3D Point Cloud Object Detection on Edge Devices for Split Computing
Taisuke Noguchi, Takuya Azumi
TL;DR
The paper addresses the challenge of running accurate 3D object detection on edge devices with limited compute power by deploying Split Computing to partition the DNN between edge devices and edge servers. It uses OpenPCDet and Voxel R-CNN, with pre-defined split points (e.g., after VFE or early Backbone 3D layers) to transmit mid-model data instead of raw LiDAR, reducing edge load and total latency while mitigating privacy risks.
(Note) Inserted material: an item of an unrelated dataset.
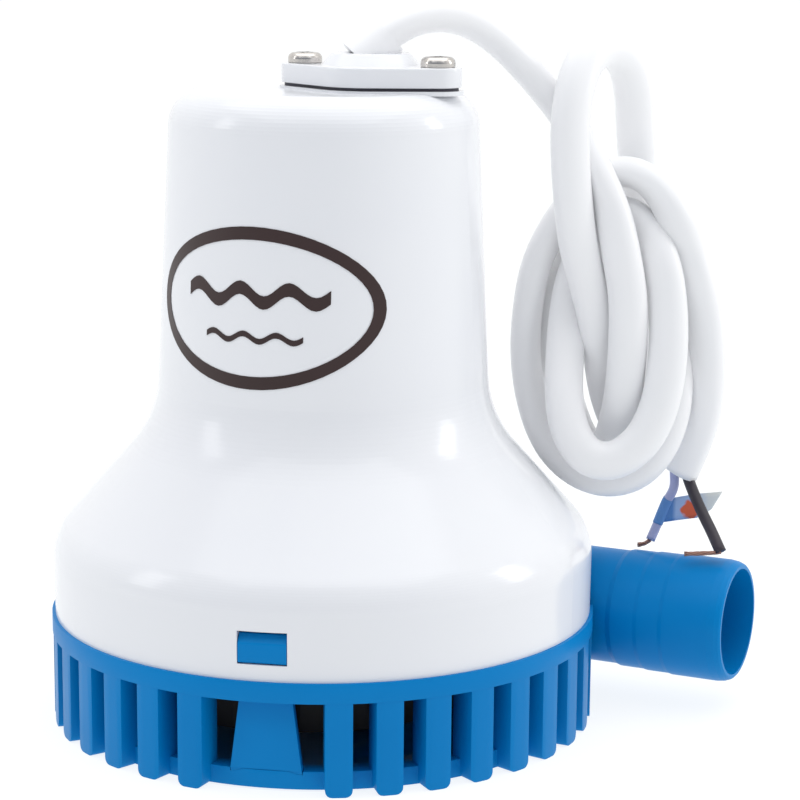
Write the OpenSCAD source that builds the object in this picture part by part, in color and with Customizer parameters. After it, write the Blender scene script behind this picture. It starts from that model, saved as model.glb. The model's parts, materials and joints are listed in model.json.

Empirical results on a Jetson Orin Nano with KITTI show up to 70.8% faster inference and up to 90% faster edge-device execution when splitting after voxelization, and up to 57.1%/69.5% improvements when split inside the network, alongside data-transfer-size tradeoffs and a privacy-aware rationale for deeper splits. The work provides practical guidelines for split-point selection, demonstrates significant practical impact for infrastructure-assisted autonomous driving, and points to future improvements in mid-model data compression and multi-LiDAR integration.
Abstract
The field of autonomous driving technology is rapidly advancing, with deep learning being a key component. Particularly in the field of sensing, 3D point cloud data collected by LiDAR is utilized to run deep neural network models for 3D object detection. However, these state-of-the-art models are complex, leading to longer processing times and increased power consumption on edge devices. The objective of this study is to address these issues by leveraging Split Computing, a distributed machine learning inference method. Split Computing aims to lessen the computational burden on edge devices, thereby reducing processing time and power consumption. Furthermore, it minimizes the risk of data breaches by only transmitting intermediate data from the deep neural network model. Experimental results show that splitting after voxelization reduces the inference time by 70.8% and the edge device execution time by 90.0%. When splitting within the network, the inference time is reduced by up to 57.1%, and the edge device execution time is reduced by up to 69.5%.